→ **Work to be completed**:
Output every line below without omitting or altering anything.

→ **Dataset content**:
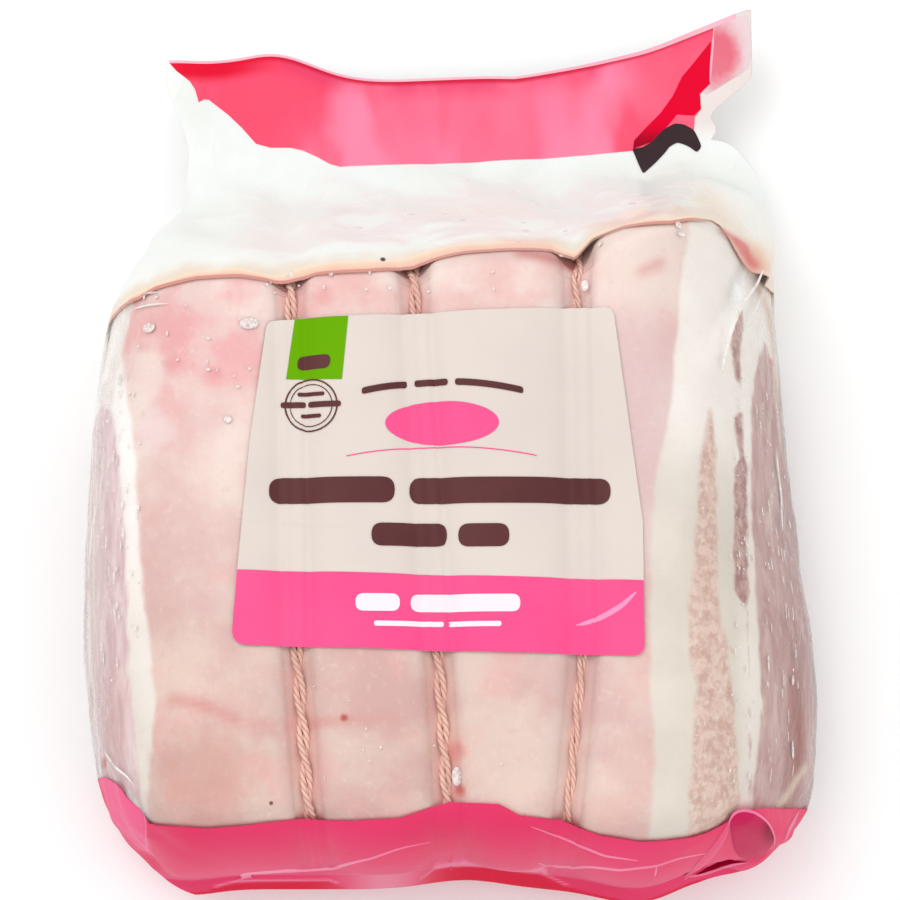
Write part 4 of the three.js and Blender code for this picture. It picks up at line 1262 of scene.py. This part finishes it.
BAND_FRONT = ((-97.0, -89.5), (-88.0, -91.5), (-85.6, -92.9), (-83.2, -94.6), (-81.5, -97.3), (-78.8, -99.6),
              (-76.7, -101.4), (-75.9, -104.0), (-72.8, -104.7), (-60.4, -105.9), (-49.8, -105.2), (-37.3, -103.6), (-24.7, -104.3), (-12.3, -103.6), (-4.9, -101.0), (0.0, -99.6),
              (12.3, -100.3), (17.2, -103.0), (27.3, -103.9), (37.1, -107.6), (47.1, -109.1), (53.5, -108.7),
              (60.1, -107.7), (64.1, -106.5), (67.4, -104.9), (70.0, -103.3), (71.9, -101.6), (75.5, -100.6),
              (80.4, -99.8), (86.9, -98.9), (93.4, -98.0), (98.0, -97.5))
# How much of the seam flap shows its deep inner colour, as (x, share of the flap)
FLAP_SHOWS = ((-92, 0.3), (-66, 0.15), (-57, 0.5), (-32, 0.55), (-27, 0.1), (-9, 0.1), (-4, 0.9), (24, 1.0), (31, 0.3),
              (50, 0.12), (62, 0.2), (72, 0.15), (92, 0.1))
BAND_BACK = ((-97.0, -90.5), (-86.0, -94.0), (-60.0, -101.0), (60.0, -101.0), (86.0, -98.0), (97.0, -96.0))


def foot_band(turns):
    """The row, for each column of the bag, at which the printed band ends."""
    rows = np.linspace(0.0, 2.3, 300)
    grid = centred(bag_surface(rows[:, None], turns[None, :]))
    ends = []
    for column, turn in enumerate(turns):
        p = grid[:, column]
        past = p[:, 1] - along(BAND_FRONT if turn <= 3 else BAND_BACK, p[:, 0])
        first = int(np.argmax(past > 0))
        ends.append(np.interp(0, past[first - 1:first + 1], rows[first - 1:first + 1]))
    return np.array(ends)


def foot_shade(nodes, ink):
    """The ink is deeper where the film is doubled, and paler where it lies slack on nothing; the lit facet and the
    rolled edge get painted light.
    """
    ink = nodes.mix(nodes.math("MULTIPLY", nodes.attribute("slack"), 0.35), ink, tone(211, 76, 122))
    # painted light: the facet at the bottom left corner is the same ink, lit more
    ink = nodes.mix(nodes.math("MULTIPLY", nodes.attribute("facet"), 0.6), ink, tone(238, 104, 152))
    # painted highlight along the rolled lower edge of the band
    ink = nodes.mix(nodes.math("MULTIPLY", nodes.attribute("rolled_edge_highlight"), 0.6), ink, tone(236, 150, 178))
    ink = nodes.mix(nodes.math("MULTIPLY", nodes.attribute("flap"), 0.95), ink, tone(206, 10, 52))
    return nodes.mix(nodes.math("MULTIPLY", nodes.attribute("pale_flap"), 0.9), ink, tone(223, 136, 158))


def pocket_shade(nodes, ink):
    """Painted shade: the mouth of the pocket is darkest under its arched edge."""
    deep = use_group(nodes, round_spot, Centre_X=0.0818, Centre_Y=-0.1052, Radius=0.0042, Core=0.2)
    return nodes.mix(deep["Mask"], ink, tone(140, 10, 50))


band_ink = print_finish("Band print", tone(220, 54, 102), tone(212, 46, 90), shade=foot_shade)
# painted shade: the pocket under the curled lip is a darker ink
pocket_shaded_ink = print_finish("Pocket print in painted shade", tone(184, 26, 76), tone(191, 34, 86), shade=pocket_shade, gloss=0.1)
# painted shadow: a dark sheet for the shaded opening of the seam
gap_shadow_ink = print_finish("Painted shadow in the seam gap", tone(128, 0, 28), tone(140, 4, 32), rough=0.9, gloss=0.0)
ridge_ink = print_finish("Folded band print", tone(224, 92, 126), tone(216, 80, 116), gloss=0.1)
# painted highlight: a light pink for the raised curls and folds of the band
fold_highlight_ink = print_finish("Painted highlight on rolled edges and folds", tone(232, 126, 158), tone(224, 100, 140), rough=0.3)
band_ends = foot_band(film_turns)
band_rows = np.append(film_rows[film_rows < band_ends.max()], band_ends.max())
band_row_grid = np.minimum(band_rows[:, None], band_ends[None, :])
band_grid = centred(bag_surface(band_row_grid, film_turns[None, :], 0.15))
band = make_piece("foot_band", band_grid, closed_loft(band_grid, film_turns, FRONT_COLUMNS), band_ink)
flap_share = along(FLAP_SHOWS, band_grid[..., 0])
store(band, "flap", ease(flap_share - band_row_grid, -0.04, 0.06))
# where the painted highlight of the rolled edge lies
store(band, "rolled_edge_highlight", bell(band_row_grid, flap_share + 0.12, 0.07) * (flap_share > 0.3))
store(band, "slack", ease(1.42 - band_row_grid, 0, 0.3) * (band_row_grid > 1))
store(band, "pale_flap", bell(band_grid[..., 0], -17, 10) * ease(1.1 - band_row_grid, 0, 0.1))
# where painted light falls on the bottom left facet
store(band, "facet", ease(-band_grid[..., 0], 75.5, 77.5) * ease(band_grid[..., 2], 22, 44))
merge_points(band)

POCKET = [(71.3, -107.0), (70.0, -103.3), (70.6, -102.1), (71.9, -101.2), (73.5, -101.1), (75.2, -101.3), (77.7, -102.2),
          (80.1, -103.6), (81.9, -105.5), (82.9, -107.0), (82.9, -108.0), (82.2, -109.4), (80.4, -110.6),
          (78.0, -111.1), (74.4, -111.0), (72.7, -109.7)]
# outline of the painted shadow in the seam gap
GAP = [(64.5, -114.9), (66.8, -113.6), (68.6, -112.6), (72.0, -111.8), (75.0, -111.6), (78.0, -111.9), (74.0, -112.2),
       (71.2, -112.9), (67.5, -114.4)]
printed("foot_pocket", [rounded(POCKET, 0.8)], pocket_shaded_ink, lift=0.45, spacing=0.8)
printed("foot_gap_shadow", [rounded(GAP, 0.3)], gap_shadow_ink, lift=0.34, spacing=0.8)
# raised curls with a painted highlight
folds("foot_curl", [[(69.6, -105.6), (69.9, -103.4), (70.6, -101.9), (72.0, -101.0), (73.6, -100.9), (75.3, -101.1),
                     (77.9, -102.0), (80.3, -103.4), (82.1, -105.2), (83.3, -106.9), (84.0, -108.4)],
                    [(62.8, -115.5), (67.5, -114.5), (71.4, -113.1), (74.7, -112.3), (78.1, -111.9)],
                    [(90.9, -99.0), (89.2, -101.8), (86.8, -104.9), (86.4, -107.1)]],
      0.4, 0.45, fold_highlight_ink, "print_pink", lift=0.2)
folds("foot_ridge", [[(61.6, -116.2), (63.6, -113.6), (66.4, -110.8), (68.6, -107.7), (70.1, -103.8)]], 1.1, 0.7, ridge_ink,
      "print_pink", lift=0.2)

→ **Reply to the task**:
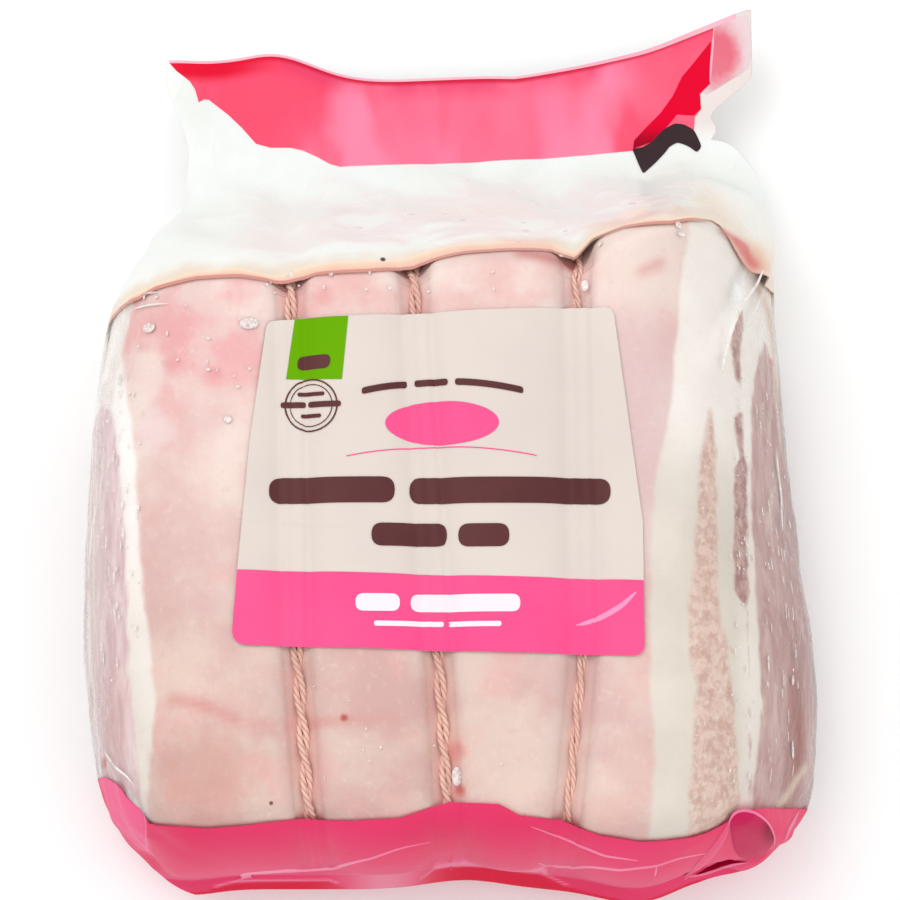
Write part 4 of the three.js and Blender code for this picture. It picks up at line 1262 of scene.py. This part finishes it.
BAND_FRONT = ((-97.0, -89.5), (-88.0, -91.5), (-85.6, -92.9), (-83.2, -94.6), (-81.5, -97.3), (-78.8, -99.6),
              (-76.7, -101.4), (-75.9, -104.0), (-72.8, -104.7), (-60.4, -105.9), (-49.8, -105.2), (-37.3, -103.6), (-24.7, -104.3), (-12.3, -103.6), (-4.9, -101.0), (0.0, -99.6),
              (12.3, -100.3), (17.2, -103.0), (27.3, -103.9), (37.1, -107.6), (47.1, -109.1), (53.5, -108.7),
              (60.1, -107.7), (64.1, -106.5), (67.4, -104.9), (70.0, -103.3), (71.9, -101.6), (75.5, -100.6),
              (80.4, -99.8), (86.9, -98.9), (93.4, -98.0), (98.0, -97.5))
# How much of the seam flap shows its deep inner colour, as (x, share of the flap)
FLAP_SHOWS = ((-92, 0.3), (-66, 0.15), (-57, 0.5), (-32, 0.55), (-27, 0.1), (-9, 0.1), (-4, 0.9), (24, 1.0), (31, 0.3),
              (50, 0.12), (62, 0.2), (72, 0.15), (92, 0.1))
BAND_BACK = ((-97.0, -90.5), (-86.0, -94.0), (-60.0, -101.0), (60.0, -101.0), (86.0, -98.0), (97.0, -96.0))


def foot_band(turns):
    """The row, for each column of the bag, at which the printed band ends."""
    rows = np.linspace(0.0, 2.3, 300)
    grid = centred(bag_surface(rows[:, None], turns[None, :]))
    ends = []
    for column, turn in enumerate(turns):
        p = grid[:, column]
        past = p[:, 1] - along(BAND_FRONT if turn <= 3 else BAND_BACK, p[:, 0])
        first = int(np.argmax(past > 0))
        ends.append(np.interp(0, past[first - 1:first + 1], rows[first - 1:first + 1]))
    return np.array(ends)


def foot_shade(nodes, ink):
    """The ink is deeper where the film is doubled, and paler where it lies slack on nothing; the lit facet and the
    rolled edge get painted light.
    """
    ink = nodes.mix(nodes.math("MULTIPLY", nodes.attribute("slack"), 0.35), ink, tone(211, 76, 122))
    # painted light: the facet at the bottom left corner is the same ink, lit more
    ink = nodes.mix(nodes.math("MULTIPLY", nodes.attribute("facet"), 0.6), ink, tone(238, 104, 152))
    # painted highlight along the rolled lower edge of the band
    ink = nodes.mix(nodes.math("MULTIPLY", nodes.attribute("rolled_edge_highlight"), 0.6), ink, tone(236, 150, 178))
    ink = nodes.mix(nodes.math("MULTIPLY", nodes.attribute("flap"), 0.95), ink, tone(206, 10, 52))
    return nodes.mix(nodes.math("MULTIPLY", nodes.attribute("pale_flap"), 0.9), ink, tone(223, 136, 158))


def pocket_shade(nodes, ink):
    """Painted shade: the mouth of the pocket is darkest under its arched edge."""
    deep = use_group(nodes, round_spot, Centre_X=0.0818, Centre_Y=-0.1052, Radius=0.0042, Core=0.2)
    return nodes.mix(deep["Mask"], ink, tone(140, 10, 50))


band_ink = print_finish("Band print", tone(220, 54, 102), tone(212, 46, 90), shade=foot_shade)
# painted shade: the pocket under the curled lip is a darker ink
pocket_shaded_ink = print_finish("Pocket print in painted shade", tone(184, 26, 76), tone(191, 34, 86), shade=pocket_shade, gloss=0.1)
# painted shadow: a dark sheet for the shaded opening of the seam
gap_shadow_ink = print_finish("Painted shadow in the seam gap", tone(128, 0, 28), tone(140, 4, 32), rough=0.9, gloss=0.0)
ridge_ink = print_finish("Folded band print", tone(224, 92, 126), tone(216, 80, 116), gloss=0.1)
# painted highlight: a light pink for the raised curls and folds of the band
fold_highlight_ink = print_finish("Painted highlight on rolled edges and folds", tone(232, 126, 158), tone(224, 100, 140), rough=0.3)
band_ends = foot_band(film_turns)
band_rows = np.append(film_rows[film_rows < band_ends.max()], band_ends.max())
band_row_grid = np.minimum(band_rows[:, None], band_ends[None, :])
band_grid = centred(bag_surface(band_row_grid, film_turns[None, :], 0.15))
band = make_piece("foot_band", band_grid, closed_loft(band_grid, film_turns, FRONT_COLUMNS), band_ink)
flap_share = along(FLAP_SHOWS, band_grid[..., 0])
store(band, "flap", ease(flap_share - band_row_grid, -0.04, 0.06))
# where the painted highlight of the rolled edge lies
store(band, "rolled_edge_highlight", bell(band_row_grid, flap_share + 0.12, 0.07) * (flap_share > 0.3))
store(band, "slack", ease(1.42 - band_row_grid, 0, 0.3) * (band_row_grid > 1))
store(band, "pale_flap", bell(band_grid[..., 0], -17, 10) * ease(1.1 - band_row_grid, 0, 0.1))
# where painted light falls on the bottom left facet
store(band, "facet", ease(-band_grid[..., 0], 75.5, 77.5) * ease(band_grid[..., 2], 22, 44))
merge_points(band)

POCKET = [(71.3, -107.0), (70.0, -103.3), (70.6, -102.1), (71.9, -101.2), (73.5, -101.1), (75.2, -101.3), (77.7, -102.2),
          (80.1, -103.6), (81.9, -105.5), (82.9, -107.0), (82.9, -108.0), (82.2, -109.4), (80.4, -110.6),
          (78.0, -111.1), (74.4, -111.0), (72.7, -109.7)]
# outline of the painted shadow in the seam gap
GAP = [(64.5, -114.9), (66.8, -113.6), (68.6, -112.6), (72.0, -111.8), (75.0, -111.6), (78.0, -111.9), (74.0, -112.2),
       (71.2, -112.9), (67.5, -114.4)]
printed("foot_pocket", [rounded(POCKET, 0.8)], pocket_shaded_ink, lift=0.45, spacing=0.8)
printed("foot_gap_shadow", [rounded(GAP, 0.3)], gap_shadow_ink, lift=0.34, spacing=0.8)
# raised curls with a painted highlight
folds("foot_curl", [[(69.6, -105.6), (69.9, -103.4), (70.6, -101.9), (72.0, -101.0), (73.6, -100.9), (75.3, -101.1),
                     (77.9, -102.0), (80.3, -103.4), (82.1, -105.2), (83.3, -106.9), (84.0, -108.4)],
                    [(62.8, -115.5), (67.5, -114.5), (71.4, -113.1), (74.7, -112.3), (78.1, -111.9)],
                    [(90.9, -99.0), (89.2, -101.8), (86.8, -104.9), (86.4, -107.1)]],
      0.4, 0.45, fold_highlight_ink, "print_pink", lift=0.2)
folds("foot_ridge", [[(61.6, -116.2), (63.6, -113.6), (66.4, -110.8), (68.6, -107.7), (70.1, -103.8)]], 1.1, 0.7, ridge_ink,
      "print_pink", lift=0.2)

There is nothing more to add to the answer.